Few of them do, and if they do, it's usually because of some roundabout knowledge involving a director’s personal life, far more than his artistic outings. Like that of a James Cameron, who people were seemingly unaware of until his Wonder Woman comments, despite him being one of the most prominent directors working today. Maybe it's a short-term memory loss thing, I’m not sure, but general audiences continuously feel as if they're steaming with vitreal and disapproval. As if they walk into to see a movie like “Hereditary,” knowing the critical buzz it's received, preparing to hate it. Never attempting to understand why critics loved it, which leads me to my next point in that of the laziness of audiences. I have had too many friends tell me they hate critics because they hate Rotten Tomatoes because the site gave a film that they liked a lousy score. 

The problem in that logic resides in the steps it took to get to that opinion, Rotten Tomatoes is an aggregate system, using a significant amount of reviews from individual critics and combining their grades to average out a score of fresh or rotten. An important note there is an average score, it’s that small stat in tiny font that resides underneath the Tomatometer that you can see in a web browser, under that you’ll find the total number of reviews listed, the number that are fresh, and how many are rotten. If a film maintains an 8/10 average rating out of more than 100 reviews, that is an A to A+ film for critics, movies like “Moonlight” and “Psycho” and “Wizard of Oz” reside in this place. Something with 7/10 is usually something like “Thor: Ragnarok” which is a film that everyone liked, but no one loved. 

The point of all of that is to say that people get upset about a grade, never reading the full story into how that grade came to be, like reading one of the reviews listed. For example, “Get Out” was a movie that I, and pretty much any other savvy filmgoer loved. It has a 99% rating on Rotten Tomatoes, the one review that is rotten has an enormous fallacy in the center of their argument, confusing the movies ideals and motives with something else entirely. It’s a bad review, one that you can argue with, something general audiences could do more of the same of, but they never read the reviews, but rather the last paragraph that summarizes their opinion. 

Then again, maybe I don’t want audiences reading our reviews. Not because I fear criticism, but because I fear the backlash, something that seems to be back in fashion these days, with “Star Wars: The Last Jedi” receiving such hatred and vitreal that it's sent one of their stars, Marie Tran, off of Twitter entirely. Continually relating back to this us versus them mentality which has existed for years, in the seventies, it was Trekkies versus Star Wars fans, a fight that has gone on for ages. There’s Predator versus Alien, Michael vs. Jason, DC vs. Marvel, Anime vs. Comics, WWE vs. WCW, and the list goes on, but they all had a sense of respect and dignity attached to them. No one ever turned to racial slurs, political transgressions, or personal attacks on people’s beliefs and what not. 

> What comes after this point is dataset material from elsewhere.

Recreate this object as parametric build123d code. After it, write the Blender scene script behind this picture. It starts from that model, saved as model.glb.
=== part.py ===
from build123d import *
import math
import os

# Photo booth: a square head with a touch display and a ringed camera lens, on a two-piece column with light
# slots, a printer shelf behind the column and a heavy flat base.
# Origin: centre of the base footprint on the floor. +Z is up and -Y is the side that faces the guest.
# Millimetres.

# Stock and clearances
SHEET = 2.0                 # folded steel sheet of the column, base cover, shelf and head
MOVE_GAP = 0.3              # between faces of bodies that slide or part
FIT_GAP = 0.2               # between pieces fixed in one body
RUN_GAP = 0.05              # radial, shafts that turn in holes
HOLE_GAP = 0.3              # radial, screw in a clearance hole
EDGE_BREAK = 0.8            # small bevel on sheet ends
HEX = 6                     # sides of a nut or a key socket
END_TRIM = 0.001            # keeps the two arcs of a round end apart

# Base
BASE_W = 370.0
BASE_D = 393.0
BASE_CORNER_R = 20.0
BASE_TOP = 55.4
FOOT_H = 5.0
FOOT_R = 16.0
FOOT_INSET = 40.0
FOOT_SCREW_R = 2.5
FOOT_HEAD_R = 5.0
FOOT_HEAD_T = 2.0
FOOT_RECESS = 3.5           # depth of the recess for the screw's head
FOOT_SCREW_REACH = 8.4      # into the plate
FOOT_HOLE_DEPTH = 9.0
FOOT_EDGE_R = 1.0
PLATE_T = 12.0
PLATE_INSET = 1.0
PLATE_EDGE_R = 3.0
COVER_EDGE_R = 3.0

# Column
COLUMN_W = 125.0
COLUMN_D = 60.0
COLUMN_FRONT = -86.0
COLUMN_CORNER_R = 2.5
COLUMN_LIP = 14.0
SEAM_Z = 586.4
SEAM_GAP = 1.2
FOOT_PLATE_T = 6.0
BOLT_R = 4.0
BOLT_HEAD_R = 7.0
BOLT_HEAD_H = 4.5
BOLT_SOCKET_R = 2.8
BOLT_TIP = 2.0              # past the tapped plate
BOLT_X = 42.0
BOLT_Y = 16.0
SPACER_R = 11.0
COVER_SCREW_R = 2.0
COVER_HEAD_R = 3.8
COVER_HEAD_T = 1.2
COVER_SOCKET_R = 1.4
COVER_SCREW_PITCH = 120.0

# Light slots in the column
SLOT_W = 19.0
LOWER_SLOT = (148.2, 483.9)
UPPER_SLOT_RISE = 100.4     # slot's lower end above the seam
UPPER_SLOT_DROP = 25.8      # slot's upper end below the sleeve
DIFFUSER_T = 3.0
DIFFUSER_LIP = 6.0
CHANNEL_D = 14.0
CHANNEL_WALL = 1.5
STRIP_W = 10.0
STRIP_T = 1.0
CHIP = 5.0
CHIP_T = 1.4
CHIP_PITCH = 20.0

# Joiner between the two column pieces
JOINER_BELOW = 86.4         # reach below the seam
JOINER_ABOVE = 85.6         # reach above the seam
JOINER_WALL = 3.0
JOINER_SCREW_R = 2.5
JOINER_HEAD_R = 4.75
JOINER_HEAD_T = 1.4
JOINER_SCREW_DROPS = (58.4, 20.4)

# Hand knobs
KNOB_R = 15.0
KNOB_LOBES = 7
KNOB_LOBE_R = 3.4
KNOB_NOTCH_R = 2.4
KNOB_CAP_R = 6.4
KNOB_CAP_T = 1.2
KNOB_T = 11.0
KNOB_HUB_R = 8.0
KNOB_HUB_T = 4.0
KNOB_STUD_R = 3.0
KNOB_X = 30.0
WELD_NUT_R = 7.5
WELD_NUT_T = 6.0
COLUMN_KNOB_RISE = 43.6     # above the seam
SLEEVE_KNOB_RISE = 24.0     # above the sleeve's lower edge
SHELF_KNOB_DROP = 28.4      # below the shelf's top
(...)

For Tran, it was a bunch of so-called “Star Wars fans” choosing the dark side and redacting their fair criticisms of a film to racial invective, misogyny worded, rape and death threats. They were hurled at her at an unrelenting rate that drove Tran to do the rational and fair thing which was to shut down the access given to them, by her. It was an event that took up all of the headlines this week in cinema news, turning her Cinderella story of staring in her first feature film, which was a Star Wars film mind you, and being the victim of its criticisms. 

She’s not the only one though, Rian Johnson’s twitter handle is a mess, and Daisy Ridley stood up for an anti-gun political belief that was soon met with the same bitterness and hatred as Tran’s inclusion in the most divisive film of the decade. She’s been stripped down from her social media pages with nothing but an Instagram profile pic and a bio that read “Afraid, but still doing it anyway.” She’s not the first to do it, not just Star Wars fans, but the vitriol of the internet seems to have no bounds as of late as in 2016 Leslie Jones was sent off of social media for taking part in the “Ghostbusters” remake. Having a constant pile of sexually violent and racist tweets thrown at her that ended up driving her to step down from the technological world that is supposed to birth more connection and not division. 

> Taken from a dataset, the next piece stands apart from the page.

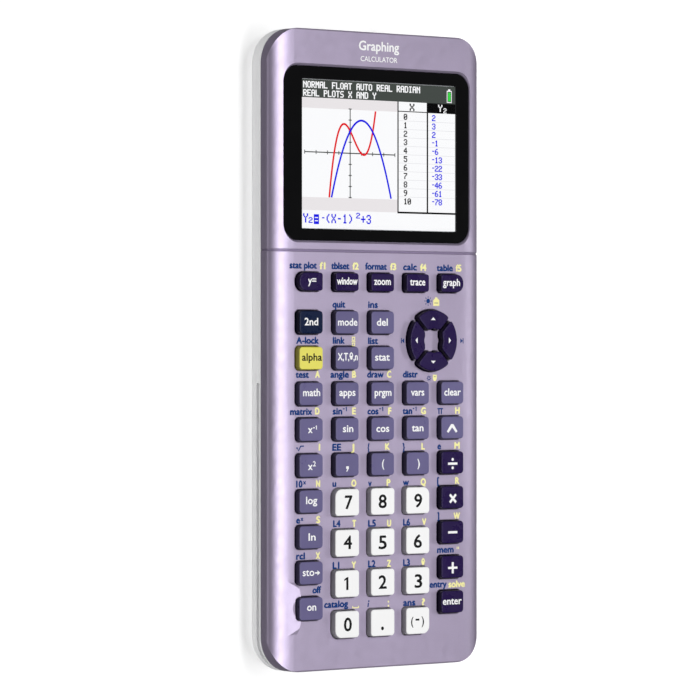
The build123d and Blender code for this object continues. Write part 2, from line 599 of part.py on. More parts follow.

It begs the question: what do fans want? Not only Star Wars but movie lovers in general. The only franchise with constant support from audiences is the Marvel Cinematic Universe, a franchise that, in all fairness, is usually more of the same than anything nuanced or unique. Do fans want that though? Do they desire mediocrity and familiarity over the risk of nuanced and failure? Are they okay with their favorite films remaining stagnant and unprogressive? 

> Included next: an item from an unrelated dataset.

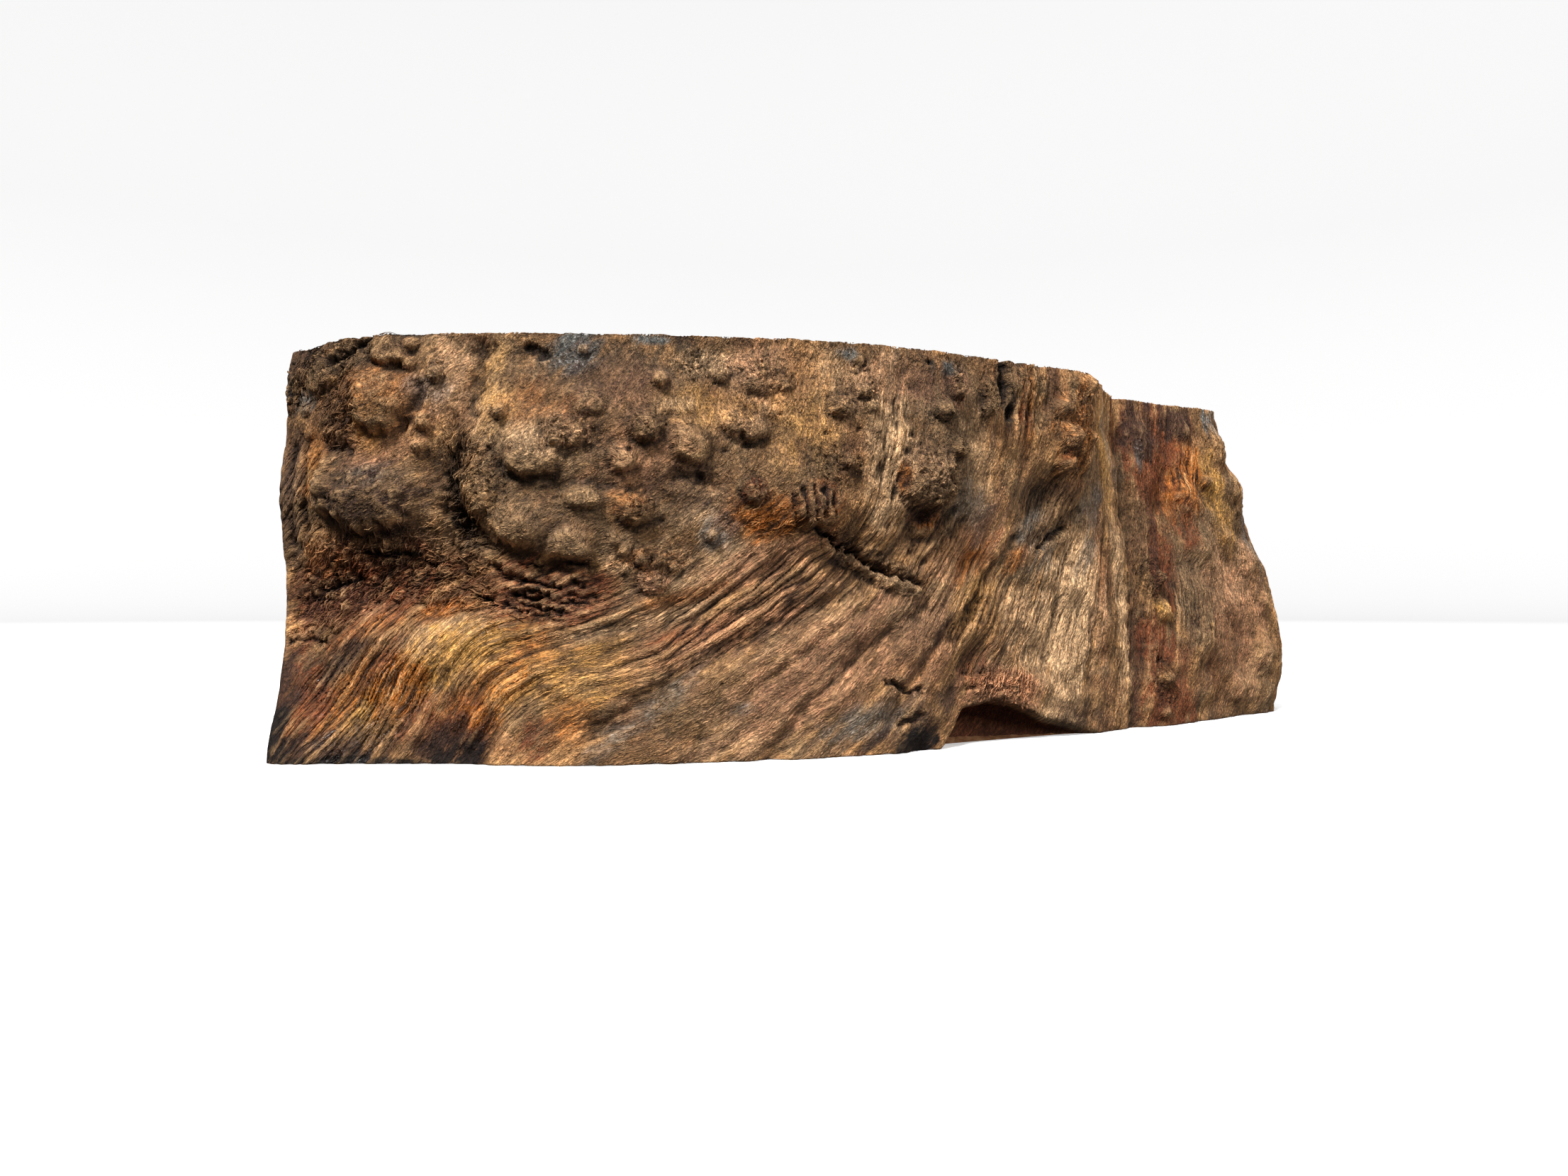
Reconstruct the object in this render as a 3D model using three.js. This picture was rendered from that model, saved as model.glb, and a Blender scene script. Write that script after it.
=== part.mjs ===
// A briar block for pipe making: one solid piece of burl wood. Its front and its right end are the natural
// outside of the burl, with its lumps, furrows and splits. The top, underside, back and left end are sawn flat.
// Millimetres, +Z up. The natural face looks along -Y and the block stands on its sawn underside.
import * as THREE from "three";

// Driving dimensions.
const HEIGHT = 60; // from the sawn underside to the sawn top
const LEFT_END = -73; // x of the sawn left end, from the middle of the viewed face
const BACK = 92; // y of the sawn back, from the foremost line of the face
const FLARE_FOOT = 15; // up to this height the right end keeps the outline of the underside
const ROWS = 36; // facets from the underside to the top
const FACET_WIDTH = 1.5; // along the front of the natural face
const LOBE_FACET_WIDTH = 2.5; // along the smoother lobe at the right end
const LOBE_START = 150; // distance along the face where that lobe begins
const EVEN_LEAN = 0.6; // share of the outline's change that goes evenly with height; the rest eases in and out
const TENSION = 0.5; // of the curve through the outline's stations
const FADE = 1.2; // the relief dies out over this many stations before the sawn back
const LUMP_SHOULDER = { below: 0.62, above: 0.15 }; // where a lump begins to fall, in its own half-widths
const LUMP_TURN = 0.6; // steepness of the change between those two, as a share of the way round
const LUMP_EDGE = 1.2; // where a lump ends, in its own half-widths
const FURROW_BED = 0.1; // a furrow's flat bed and its far edge, in its own half-widths
const FURROW_EDGE = 1.6;

// The natural outline as seen from above, from the left end round to the back, at the underside and at the top.
const OUTLINE = [
  { bottom: [LEFT_END, 8.5], top: [LEFT_END, 9.5] },
  { bottom: [-62, 4.5], top: [-62, 2.8] },
  { bottom: [-47, 2.2], top: [-47, 0.6] },
  { bottom: [-29, 0], top: [-30, 0] },
  { bottom: [-12, 3.6], top: [-13, 1.4] },
  { bottom: [4, 7.6], top: [4, 4] },
  { bottom: [19, 14.2], top: [20, 9.6] },
  { bottom: [33, 24], top: [34, 17] },
  { bottom: [46, 34], top: [47.5, 27.2] },
  { bottom: [56.5, 42], top: [53.5, 36] },
  { bottom: [63, 47.2], top: [59, 47.8] },
  { bottom: [77, 57], top: [70, 54.6] },
  { bottom: [91, 70.5], top: [79.5, 60.8] },
  { bottom: [100.5, 77.5], top: [84.2, 65.4] },
  { bottom: [105.5, 83], top: [87, 76] },
  { bottom: [105, BACK], top: [86.5, BACK] },
];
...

It seems that way as if fans are shouting “if it ain’t broke; don’t fix it,” as films like “Black Panther,” “Ocean’s 8,” and others that are trying to breathe new and fresh air into cinema are met with some barrier, as some audiences seem upset by that format, though the box office may not show it. It’s as if they’ll pay to see it, just to complain about it, which leads to me to quote the princess of Wakanda, Shuri, by stating “Just because something works doesn’t mean it can’t be improved.” Shouldn’t that be our entire goal, to improve what works? 

I know I’ve already spoken out of turn, and I have ranted long enough, but the fandom is out of control. It’s reaching a tipping point that is driving film studios mad by this point, basically forcing them to become something their not, whether it's DC trying to start its own universe of heroes or Universal trying to birth its own multiverse of monsters. Fans are asking studios contradicting questions, and it's time fans take a good, long, hard look in the mirrors and either figure out what they want or figure out how to watch a movie like an adult. Star Wars fans most of all,  who seemingly have forgotten the teachings of a little green puppet who warned them about the perils of hate.